While working with the models in this lesson, you’ve likely noticed that they can be quite large. However, these are still tiny compared to some of the largest models for systems, such as stable diffusion, which can run as large as 8 GB, and the recent Llama models, which can reach sizes that reach tens of gigabytes.
These large sizes can be a poor fit for mobile devices where storage and RAM are at a premium. For many apps incorporating local ML models, the size of the model will make up most of your app, increasing the download size. Putting off the download until later only pushes the problem into the future without solving it.
Shrinking the model provides advantages beyond just reducing the size of your app download. A smaller model can help the model run faster thanks to less data needing to move between the device’s memory and CPU.
The first approach to addressing this problem is to reduce the model size during training. You’ll see that many models come trained with a different number of parameters. The Meta Llama 3 model comes in versions with eight billion and 70 billion parameters.
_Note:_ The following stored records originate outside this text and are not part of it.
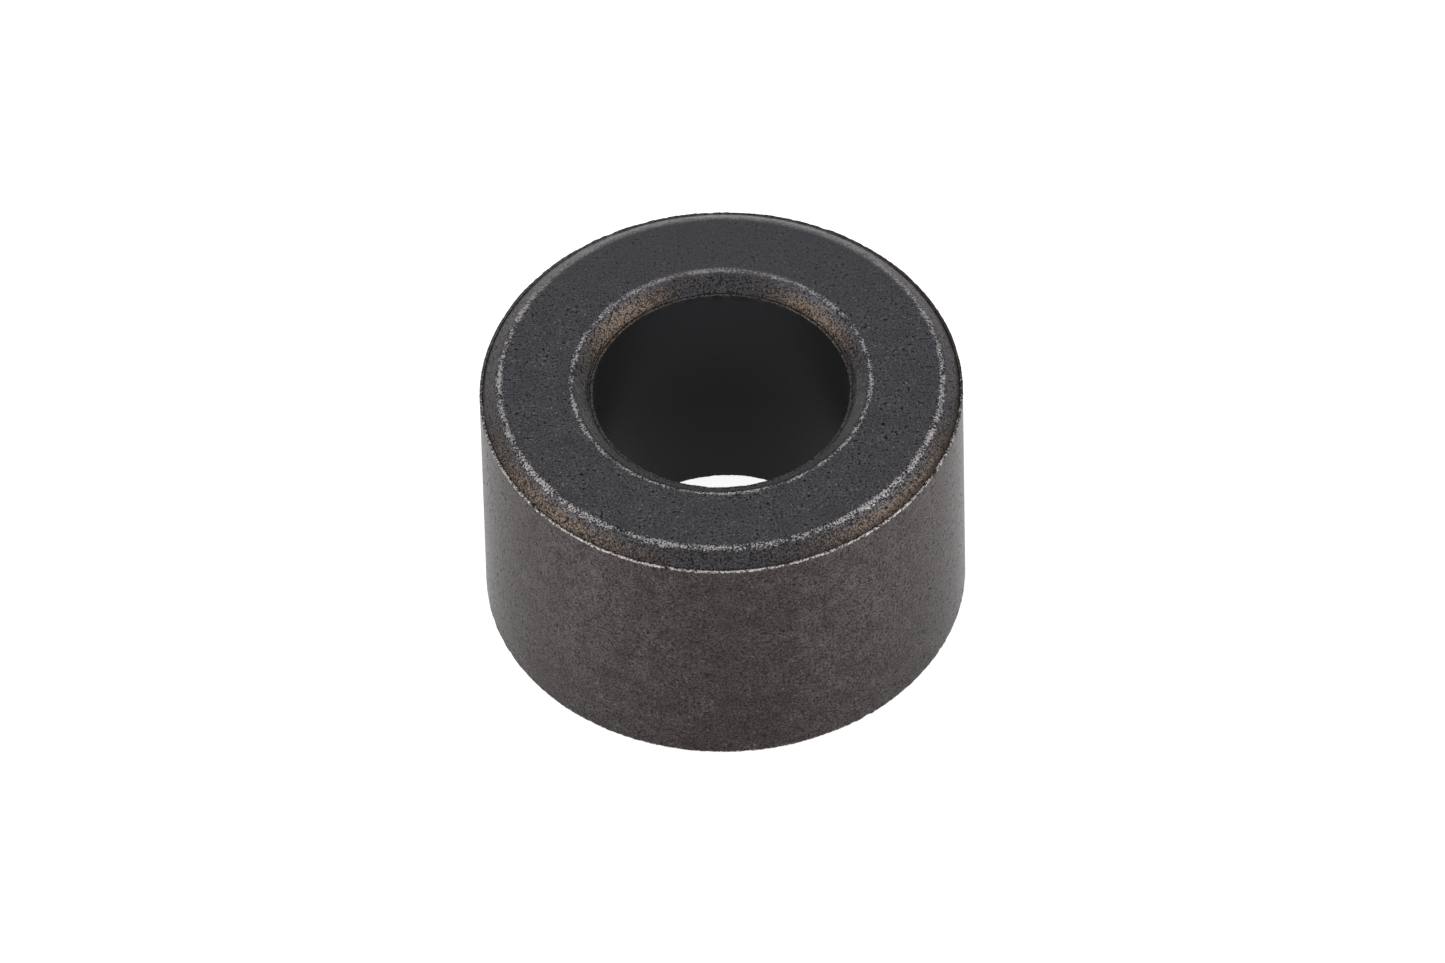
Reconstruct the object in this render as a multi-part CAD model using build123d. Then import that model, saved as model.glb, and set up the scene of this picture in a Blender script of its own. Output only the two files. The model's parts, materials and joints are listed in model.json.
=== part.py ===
"""Plain sleeve bushing, pressed and sintered from metal powder, in one piece.

The sleeve is a thick ring with a shaft bore through it.  Both ends are alike: a flat end
face between an outer lead chamfer, which guides the sleeve into its housing, and an inner
one, which guides the shaft into the bore.  The punch that forms a chamfer stops just short
of the die wall and of the core rod, so each chamfer ends at a narrow flat land and a small
lip that stands up at the wall.  Tumbling has rounded the edge where each chamfer meets the
end face.

Millimetres, +Z up the bore axis, origin on the axis in the plane of the lower end face.
"""

from build123d import *
from math import atan2, degrees
import os

# Driving dimensions
OUTER_DIAMETER = 16.0  # presses into the housing
BORE_DIAMETER = 8.5  # runs on the shaft
LENGTH = 10.0
CHAMFER_WIDTH = 0.66  # across the end face, outer and inner alike
CHAMFER_HEIGHT = 0.50  # along the axis
LAND_WIDTH = 0.05  # flat that the edge of a punch leaves beside the wall
STEP_HEIGHT = 0.03  # from that land up to the sharp edge of the wall
WORN_EDGE_RADIUS = 0.35  # rounding where a chamfer meets an end face

OUTER_RADIUS = OUTER_DIAMETER / 2
BORE_RADIUS = BORE_DIAMETER / 2


def end_corners(wall_radius, into_metal):
    """Corners of one chamfer of the upper end: at the end face, at the land and at the wall.

    into_metal is -1 where the metal lies inside wall_radius and +1 where it lies outside.
    """
    land_height = LENGTH - CHAMFER_HEIGHT - STEP_HEIGHT
    return [
        (wall_radius + into_metal * CHAMFER_WIDTH, LENGTH),
        (wall_radius + into_metal * LAND_WIDTH, land_height),
        (wall_radius + into_metal * LAND_WIDTH / 2, land_height),
        (wall_radius, LENGTH - CHAMFER_HEIGHT),
    ]


def upper_half_section():
    """The half of the section above mid length, as a face in the XZ plane."""
    middle = LENGTH / 2
    outer_end = reversed(end_corners(OUTER_RADIUS, -1))
    bore_end = end_corners(BORE_RADIUS, +1)
    outline = [(BORE_RADIUS, middle), (OUTER_RADIUS, middle), *outer_end, *bore_end]
    with BuildSketch(Plane.XZ) as section:
        with BuildLine():
            Polyline(*outline, close=True)
        make_face()
        face_corners = [v for v in section.vertices() if abs(v.Y - LENGTH) < 1e-6]
        fillet(face_corners, WORN_EDGE_RADIUS)
    return section.sketch


def bushing_sleeve():
    """The whole sleeve: its upper half turned about the bore axis, and its mirror image."""
    upper = revolve(upper_half_section(), axis=Axis.Z)
    lower = mirror(upper, about=Plane.XY.offset(LENGTH / 2))
    return (upper + lower).clean()


os.makedirs("parts", exist_ok=True)
sleeve = bushing_sleeve()
export_step(sleeve, "parts/bushing_sleeve.step")
chamfer_angle = degrees(atan2(CHAMFER_HEIGHT + STEP_HEIGHT, CHAMFER_WIDTH - LAND_WIDTH))
print("chamfer angle from the end face:", round(chamfer_angle, 1), "degrees")
print("volume:", round(sleeve.volume, 2), "mm3")
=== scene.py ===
import json
import math

import bmesh
import bpy
from mathutils import Matrix, Vector, noise


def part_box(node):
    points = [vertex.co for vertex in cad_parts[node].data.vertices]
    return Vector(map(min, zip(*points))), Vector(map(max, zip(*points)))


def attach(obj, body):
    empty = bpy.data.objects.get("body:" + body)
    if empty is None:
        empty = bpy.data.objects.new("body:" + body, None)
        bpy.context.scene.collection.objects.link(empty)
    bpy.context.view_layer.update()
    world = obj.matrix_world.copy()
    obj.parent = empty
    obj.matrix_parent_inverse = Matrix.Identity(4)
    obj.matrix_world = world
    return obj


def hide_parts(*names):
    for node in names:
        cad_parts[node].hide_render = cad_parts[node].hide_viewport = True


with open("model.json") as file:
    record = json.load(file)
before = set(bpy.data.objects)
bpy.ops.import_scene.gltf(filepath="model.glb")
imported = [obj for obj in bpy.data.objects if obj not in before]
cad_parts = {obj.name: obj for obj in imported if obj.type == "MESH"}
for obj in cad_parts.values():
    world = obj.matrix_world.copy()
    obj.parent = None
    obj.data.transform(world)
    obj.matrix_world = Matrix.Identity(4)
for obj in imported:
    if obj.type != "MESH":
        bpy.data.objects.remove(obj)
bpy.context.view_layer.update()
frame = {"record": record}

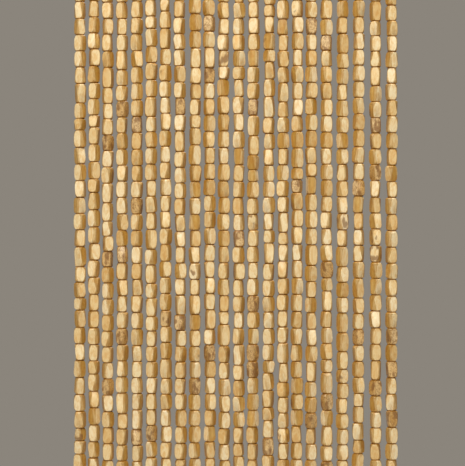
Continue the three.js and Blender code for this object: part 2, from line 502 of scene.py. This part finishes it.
def grain_and_fibres(material, wood, colour):
    """Grain lines and fibres over a colour. Gives the colour, and both patterns for polish and relief."""
    # Grain lines are 1.5 mm apart and 12 mm long.
    along = add(material, "ShaderNodeMapping", {"Scale": (650.0, 650.0, 80.0)}, {"Vector": wood})
    grain = add(
        material,
        "ShaderNodeTexNoise",
        {"Scale": 1.0, "Detail": 4.0, "Roughness": 0.6, "Distortion": 0.8},
        {"Vector": along.outputs["Vector"]},
    )
    veins = add(
        material,
        "ShaderNodeValToRGB",
        {"stops": [(0.3, "D2A45F"), (0.55, "FFFFFF")]},
        {"Fac": grain.outputs["Fac"]},
    )
    veined = add(
        material,
        "ShaderNodeMix",
        {"data_type": "RGBA", "blend_type": "MULTIPLY", AMOUNT: 0.14},
        {BELOW: colour, ABOVE: veins.outputs["Color"]},
    )
    # Fibres are drawn 0.3 mm apart, coarser than they are, so that they show.
    finer = add(material, "ShaderNodeMapping", {"Scale": (3200.0, 3200.0, 260.0)}, {"Vector": wood})
    fibres = add(
        material,
        "ShaderNodeTexNoise",
        {"Scale": 1.0, "Detail": 2.0, "Roughness": 0.6},
        {"Vector": finer.outputs["Vector"]},
    )
    fibre_wood = add(
        material,
        "ShaderNodeValToRGB",
        {"stops": [(0.35, "B98950"), (0.6, "FFFFFF")]},
        {"Fac": fibres.outputs["Fac"]},
    )
    fibred = add(
        material,
        "ShaderNodeMix",
        {"data_type": "RGBA", "blend_type": "MULTIPLY", AMOUNT: 0.14},
        {BELOW: veined.outputs[MIXED], ABOVE: fibre_wood.outputs["Color"]},
    )
    return fibred.outputs[MIXED], grain.outputs["Fac"], fibres.outputs["Fac"]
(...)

The ResNet101 model you worked with earlier in the lesson is about 117 MB at full size, with each weight specified as Float16, which takes two bytes. Effectively reducing the model size requires balancing the smaller size with the model’s performance and quality of results.
Reduction Techniques
There are three primary techniques used in Core ML Tools to reduce model size. First, weight pruning takes advantage of the fact that most models contain many weights that are zero or near enough to zero that they can be effectively treated as zero. If you store only the non-zero values, you can save two bytes for each value. For the ResNet101 model, that can save about half the size. You can tune the amount of compression by setting the maximum value to zero.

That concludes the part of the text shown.